Even there, food is hard to come by, and some take desperate risks.

 

“Families stay, but the men need to go to look for work in Iran or beyond, some die on the road,” says Mr Musanmill Abdullah, 28, who lives with his family in another Badghis village.

 

The community is named after his father, Haji Jamal, and Mr Abdullah is a member of the Taliban, the movement which should be celebrating its victory in the civil war.

 

But military and political success in Kabul has done little to help Badghis.

 

“The fields are ruined, the animals have nothing. Over the past two years, six people died of hunger,” the elder man, Haji Jamal, said.

 

“The jerry cans we use to gather water have worn through and we can’t afford to replace them.”

 

Neighbour Lal Bibi said as desperation grows that the “women and children are alone, and in danger”.

 

Aid flow disrupted

Few of the local people have heard of climate change, but the UN report warned that annual droughts in several Afghan regions will “probably become the norm” by 2030.

 

The Taliban has not yet been recognised by foreign governments and has been frozen out of Afghanistan’s financial reserves, held mainly in the United States, with the flow of aid also disrupted.

 

Regional representatives of the new Taliban government said there is little they can do.

 

“The Emirate hasn’t got a lot of money.
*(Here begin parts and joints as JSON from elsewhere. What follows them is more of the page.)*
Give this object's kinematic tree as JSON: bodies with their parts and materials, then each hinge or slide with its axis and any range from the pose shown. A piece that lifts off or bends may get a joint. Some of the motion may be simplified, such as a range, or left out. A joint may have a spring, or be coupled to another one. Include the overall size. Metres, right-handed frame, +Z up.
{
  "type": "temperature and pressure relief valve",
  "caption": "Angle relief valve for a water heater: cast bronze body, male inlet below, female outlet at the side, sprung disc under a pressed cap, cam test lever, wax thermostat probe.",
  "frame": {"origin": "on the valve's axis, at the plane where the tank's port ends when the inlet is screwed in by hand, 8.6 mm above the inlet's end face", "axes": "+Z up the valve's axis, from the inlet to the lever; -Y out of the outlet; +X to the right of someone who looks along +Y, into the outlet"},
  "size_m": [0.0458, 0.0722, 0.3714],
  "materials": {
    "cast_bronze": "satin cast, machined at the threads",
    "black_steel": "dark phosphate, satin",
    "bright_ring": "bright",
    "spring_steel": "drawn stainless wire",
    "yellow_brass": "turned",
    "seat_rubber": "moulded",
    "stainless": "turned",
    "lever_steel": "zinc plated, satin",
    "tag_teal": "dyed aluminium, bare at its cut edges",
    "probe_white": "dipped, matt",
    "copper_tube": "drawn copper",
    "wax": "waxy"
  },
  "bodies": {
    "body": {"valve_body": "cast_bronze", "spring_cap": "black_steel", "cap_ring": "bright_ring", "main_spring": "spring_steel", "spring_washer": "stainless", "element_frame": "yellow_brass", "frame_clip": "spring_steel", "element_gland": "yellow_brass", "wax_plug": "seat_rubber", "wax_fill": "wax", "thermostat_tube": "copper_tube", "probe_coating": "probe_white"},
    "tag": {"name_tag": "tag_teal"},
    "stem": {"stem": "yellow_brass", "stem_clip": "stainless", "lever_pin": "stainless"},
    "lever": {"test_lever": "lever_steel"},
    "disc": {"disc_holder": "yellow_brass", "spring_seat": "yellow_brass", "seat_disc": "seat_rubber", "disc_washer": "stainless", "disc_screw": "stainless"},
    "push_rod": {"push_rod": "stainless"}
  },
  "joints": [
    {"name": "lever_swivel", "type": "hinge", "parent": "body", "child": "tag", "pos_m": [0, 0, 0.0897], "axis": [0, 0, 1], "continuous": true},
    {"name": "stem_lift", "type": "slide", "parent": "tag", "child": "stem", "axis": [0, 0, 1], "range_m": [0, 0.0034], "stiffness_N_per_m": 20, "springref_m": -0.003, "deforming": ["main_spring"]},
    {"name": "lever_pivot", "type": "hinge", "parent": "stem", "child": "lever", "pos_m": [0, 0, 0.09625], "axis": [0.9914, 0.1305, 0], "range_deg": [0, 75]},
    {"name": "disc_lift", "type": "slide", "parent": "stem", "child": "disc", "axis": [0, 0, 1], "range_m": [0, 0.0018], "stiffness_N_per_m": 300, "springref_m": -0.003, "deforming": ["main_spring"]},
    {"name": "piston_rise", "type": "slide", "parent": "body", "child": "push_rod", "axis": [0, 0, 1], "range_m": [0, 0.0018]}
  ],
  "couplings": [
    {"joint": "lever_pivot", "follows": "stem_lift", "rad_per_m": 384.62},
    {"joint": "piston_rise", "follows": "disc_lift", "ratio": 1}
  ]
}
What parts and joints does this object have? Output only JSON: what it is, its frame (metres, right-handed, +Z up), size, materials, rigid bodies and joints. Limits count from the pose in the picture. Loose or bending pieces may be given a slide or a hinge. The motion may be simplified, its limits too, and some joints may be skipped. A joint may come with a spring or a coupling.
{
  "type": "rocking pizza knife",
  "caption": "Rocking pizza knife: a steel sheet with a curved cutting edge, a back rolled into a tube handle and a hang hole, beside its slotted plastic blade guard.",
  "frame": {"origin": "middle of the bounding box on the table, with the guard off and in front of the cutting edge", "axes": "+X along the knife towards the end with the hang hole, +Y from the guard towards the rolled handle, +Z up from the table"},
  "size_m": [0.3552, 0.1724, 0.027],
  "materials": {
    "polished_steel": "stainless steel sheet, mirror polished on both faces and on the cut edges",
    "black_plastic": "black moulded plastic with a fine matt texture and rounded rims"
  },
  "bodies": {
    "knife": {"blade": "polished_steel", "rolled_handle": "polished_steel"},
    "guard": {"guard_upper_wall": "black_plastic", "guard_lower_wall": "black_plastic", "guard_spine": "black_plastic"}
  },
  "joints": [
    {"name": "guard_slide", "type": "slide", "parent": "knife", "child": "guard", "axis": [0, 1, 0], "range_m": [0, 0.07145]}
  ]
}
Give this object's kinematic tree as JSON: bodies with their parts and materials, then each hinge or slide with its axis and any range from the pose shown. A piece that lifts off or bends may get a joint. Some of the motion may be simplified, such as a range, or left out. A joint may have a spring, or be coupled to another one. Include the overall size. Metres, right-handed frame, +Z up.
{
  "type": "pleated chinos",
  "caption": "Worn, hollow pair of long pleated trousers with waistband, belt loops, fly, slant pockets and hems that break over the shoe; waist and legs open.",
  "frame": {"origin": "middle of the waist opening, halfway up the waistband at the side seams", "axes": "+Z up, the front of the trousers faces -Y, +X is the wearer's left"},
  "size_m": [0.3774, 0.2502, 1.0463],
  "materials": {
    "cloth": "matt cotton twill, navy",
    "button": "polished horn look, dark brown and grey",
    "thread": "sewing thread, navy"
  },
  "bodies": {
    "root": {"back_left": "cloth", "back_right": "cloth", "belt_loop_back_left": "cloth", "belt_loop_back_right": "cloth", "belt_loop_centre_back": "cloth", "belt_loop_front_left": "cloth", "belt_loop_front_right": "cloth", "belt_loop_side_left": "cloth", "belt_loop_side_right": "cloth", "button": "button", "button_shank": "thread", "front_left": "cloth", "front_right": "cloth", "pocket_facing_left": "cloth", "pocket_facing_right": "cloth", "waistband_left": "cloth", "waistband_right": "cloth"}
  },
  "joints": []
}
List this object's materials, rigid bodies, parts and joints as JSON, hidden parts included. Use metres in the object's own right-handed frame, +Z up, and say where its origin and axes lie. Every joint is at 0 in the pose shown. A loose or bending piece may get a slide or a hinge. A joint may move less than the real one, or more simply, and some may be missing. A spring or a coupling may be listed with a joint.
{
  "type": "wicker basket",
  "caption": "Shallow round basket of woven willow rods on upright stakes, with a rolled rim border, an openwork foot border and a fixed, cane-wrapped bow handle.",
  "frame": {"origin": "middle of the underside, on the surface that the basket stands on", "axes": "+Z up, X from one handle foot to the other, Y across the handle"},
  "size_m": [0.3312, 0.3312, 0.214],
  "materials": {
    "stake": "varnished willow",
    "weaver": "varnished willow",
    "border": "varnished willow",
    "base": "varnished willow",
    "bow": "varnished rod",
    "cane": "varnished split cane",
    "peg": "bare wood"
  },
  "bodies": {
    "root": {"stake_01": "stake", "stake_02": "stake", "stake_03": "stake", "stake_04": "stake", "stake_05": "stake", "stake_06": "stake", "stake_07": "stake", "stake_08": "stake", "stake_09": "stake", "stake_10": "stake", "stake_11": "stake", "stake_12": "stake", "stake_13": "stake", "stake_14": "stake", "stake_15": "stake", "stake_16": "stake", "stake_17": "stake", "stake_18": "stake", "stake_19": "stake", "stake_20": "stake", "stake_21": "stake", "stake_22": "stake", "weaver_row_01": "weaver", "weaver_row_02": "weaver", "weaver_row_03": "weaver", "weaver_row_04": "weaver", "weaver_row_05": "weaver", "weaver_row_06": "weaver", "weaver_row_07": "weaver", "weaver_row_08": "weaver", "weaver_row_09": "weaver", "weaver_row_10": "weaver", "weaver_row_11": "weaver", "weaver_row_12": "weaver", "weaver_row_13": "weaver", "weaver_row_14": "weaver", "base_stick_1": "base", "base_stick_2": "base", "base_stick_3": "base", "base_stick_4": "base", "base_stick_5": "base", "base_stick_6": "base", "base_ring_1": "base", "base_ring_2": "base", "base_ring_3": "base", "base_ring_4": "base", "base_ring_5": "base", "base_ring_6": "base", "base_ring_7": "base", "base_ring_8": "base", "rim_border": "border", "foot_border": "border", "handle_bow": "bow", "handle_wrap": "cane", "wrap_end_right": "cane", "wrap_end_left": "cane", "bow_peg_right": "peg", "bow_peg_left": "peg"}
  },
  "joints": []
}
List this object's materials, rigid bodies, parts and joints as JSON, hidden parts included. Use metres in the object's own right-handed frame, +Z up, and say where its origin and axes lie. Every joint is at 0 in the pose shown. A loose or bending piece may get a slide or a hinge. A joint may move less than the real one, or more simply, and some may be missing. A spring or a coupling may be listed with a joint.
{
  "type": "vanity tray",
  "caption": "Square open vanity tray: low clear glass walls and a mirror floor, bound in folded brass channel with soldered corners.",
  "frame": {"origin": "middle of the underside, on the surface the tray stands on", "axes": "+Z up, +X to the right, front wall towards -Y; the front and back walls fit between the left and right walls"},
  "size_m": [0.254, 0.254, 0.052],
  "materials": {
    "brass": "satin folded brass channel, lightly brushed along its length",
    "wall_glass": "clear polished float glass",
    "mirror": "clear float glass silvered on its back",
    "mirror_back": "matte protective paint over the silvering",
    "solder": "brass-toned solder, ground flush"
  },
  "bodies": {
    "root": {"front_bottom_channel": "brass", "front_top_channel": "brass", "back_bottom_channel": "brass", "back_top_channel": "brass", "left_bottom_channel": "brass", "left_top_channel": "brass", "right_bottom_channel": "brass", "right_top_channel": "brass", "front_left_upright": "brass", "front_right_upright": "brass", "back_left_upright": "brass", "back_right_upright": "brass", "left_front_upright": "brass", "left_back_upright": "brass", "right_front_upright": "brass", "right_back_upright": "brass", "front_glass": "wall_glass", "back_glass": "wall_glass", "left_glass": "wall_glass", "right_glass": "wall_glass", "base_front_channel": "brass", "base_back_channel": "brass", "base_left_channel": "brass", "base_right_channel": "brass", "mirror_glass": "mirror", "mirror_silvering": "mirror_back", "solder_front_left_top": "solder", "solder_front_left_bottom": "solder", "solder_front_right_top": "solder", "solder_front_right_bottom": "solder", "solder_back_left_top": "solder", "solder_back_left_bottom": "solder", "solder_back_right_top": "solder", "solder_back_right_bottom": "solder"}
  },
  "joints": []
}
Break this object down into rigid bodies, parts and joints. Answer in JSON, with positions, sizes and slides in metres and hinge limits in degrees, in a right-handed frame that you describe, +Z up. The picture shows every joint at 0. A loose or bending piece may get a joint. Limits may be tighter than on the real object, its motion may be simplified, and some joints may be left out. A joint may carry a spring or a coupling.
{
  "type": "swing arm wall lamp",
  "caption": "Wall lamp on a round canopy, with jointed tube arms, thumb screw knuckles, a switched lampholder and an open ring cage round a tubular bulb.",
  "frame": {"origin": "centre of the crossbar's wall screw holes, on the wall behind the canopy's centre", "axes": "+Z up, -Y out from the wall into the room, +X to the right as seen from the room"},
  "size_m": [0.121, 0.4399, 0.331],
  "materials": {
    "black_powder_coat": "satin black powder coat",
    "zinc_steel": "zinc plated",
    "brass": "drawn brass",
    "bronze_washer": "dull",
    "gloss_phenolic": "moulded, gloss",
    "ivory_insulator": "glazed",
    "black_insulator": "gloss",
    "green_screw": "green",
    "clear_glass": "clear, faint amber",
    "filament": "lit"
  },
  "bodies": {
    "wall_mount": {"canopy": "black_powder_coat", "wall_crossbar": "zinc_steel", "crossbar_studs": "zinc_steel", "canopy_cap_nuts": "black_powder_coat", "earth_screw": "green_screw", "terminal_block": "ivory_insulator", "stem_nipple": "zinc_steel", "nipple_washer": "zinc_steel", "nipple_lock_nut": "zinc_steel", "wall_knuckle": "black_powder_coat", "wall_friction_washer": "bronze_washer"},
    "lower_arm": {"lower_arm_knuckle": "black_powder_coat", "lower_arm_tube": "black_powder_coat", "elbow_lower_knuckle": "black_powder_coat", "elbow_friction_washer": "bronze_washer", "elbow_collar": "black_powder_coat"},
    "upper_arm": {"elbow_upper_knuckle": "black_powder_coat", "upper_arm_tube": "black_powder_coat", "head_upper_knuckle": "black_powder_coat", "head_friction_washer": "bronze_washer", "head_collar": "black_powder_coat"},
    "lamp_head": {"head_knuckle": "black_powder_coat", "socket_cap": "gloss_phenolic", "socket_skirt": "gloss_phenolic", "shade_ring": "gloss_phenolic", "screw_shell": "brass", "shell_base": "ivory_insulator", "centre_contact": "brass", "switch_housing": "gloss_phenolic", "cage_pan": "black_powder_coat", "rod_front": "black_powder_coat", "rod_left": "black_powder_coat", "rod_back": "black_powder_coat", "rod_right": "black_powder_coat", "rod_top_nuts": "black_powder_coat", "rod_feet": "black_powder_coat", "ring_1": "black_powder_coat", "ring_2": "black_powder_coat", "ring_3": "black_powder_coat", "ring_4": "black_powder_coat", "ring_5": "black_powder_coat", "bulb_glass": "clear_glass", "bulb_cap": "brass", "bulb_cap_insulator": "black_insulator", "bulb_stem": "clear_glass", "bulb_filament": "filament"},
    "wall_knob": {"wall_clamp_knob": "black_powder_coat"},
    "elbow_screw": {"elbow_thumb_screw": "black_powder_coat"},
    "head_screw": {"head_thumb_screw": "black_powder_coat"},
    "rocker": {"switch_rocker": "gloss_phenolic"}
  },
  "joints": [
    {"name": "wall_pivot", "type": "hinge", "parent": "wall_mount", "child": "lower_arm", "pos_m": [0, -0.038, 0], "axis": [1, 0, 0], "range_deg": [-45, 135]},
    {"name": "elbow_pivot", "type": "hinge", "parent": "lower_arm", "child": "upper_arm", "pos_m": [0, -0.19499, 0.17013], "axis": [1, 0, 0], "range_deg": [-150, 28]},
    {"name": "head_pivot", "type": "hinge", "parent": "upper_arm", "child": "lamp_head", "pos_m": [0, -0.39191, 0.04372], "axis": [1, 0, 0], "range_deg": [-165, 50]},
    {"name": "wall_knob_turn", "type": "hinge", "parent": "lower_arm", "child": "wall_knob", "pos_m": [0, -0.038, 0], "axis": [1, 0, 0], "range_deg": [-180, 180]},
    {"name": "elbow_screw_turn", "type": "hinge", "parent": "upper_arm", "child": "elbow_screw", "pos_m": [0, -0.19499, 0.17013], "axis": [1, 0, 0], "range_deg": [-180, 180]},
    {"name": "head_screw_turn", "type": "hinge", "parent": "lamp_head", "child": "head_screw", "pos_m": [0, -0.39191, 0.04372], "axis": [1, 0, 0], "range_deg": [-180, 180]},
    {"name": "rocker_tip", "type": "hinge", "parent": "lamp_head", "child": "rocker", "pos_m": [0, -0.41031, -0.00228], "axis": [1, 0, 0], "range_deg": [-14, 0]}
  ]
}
Our plans are linked to the international community,” admitted Abdul Hakim Haghyar of the Badghis province refugees office.

 

Some international NGOs are still operating and foreign governments have promised humanitarian aid if it can be routed to the people – but the Taliban remain under sanctions.

 

In the camps for displaced farmers, matters have become desperate. When nine-year-old Bashir Ahmad’s father sold his last livestock, the young boy got a job scavenging for discarded cans and bottles.

 

Among the rubbish, he found an unexploded munition. It detonated and he lost two fingers on one hand, three on another. Now he lies by his dad, his hands in bandages, a new burden to bear.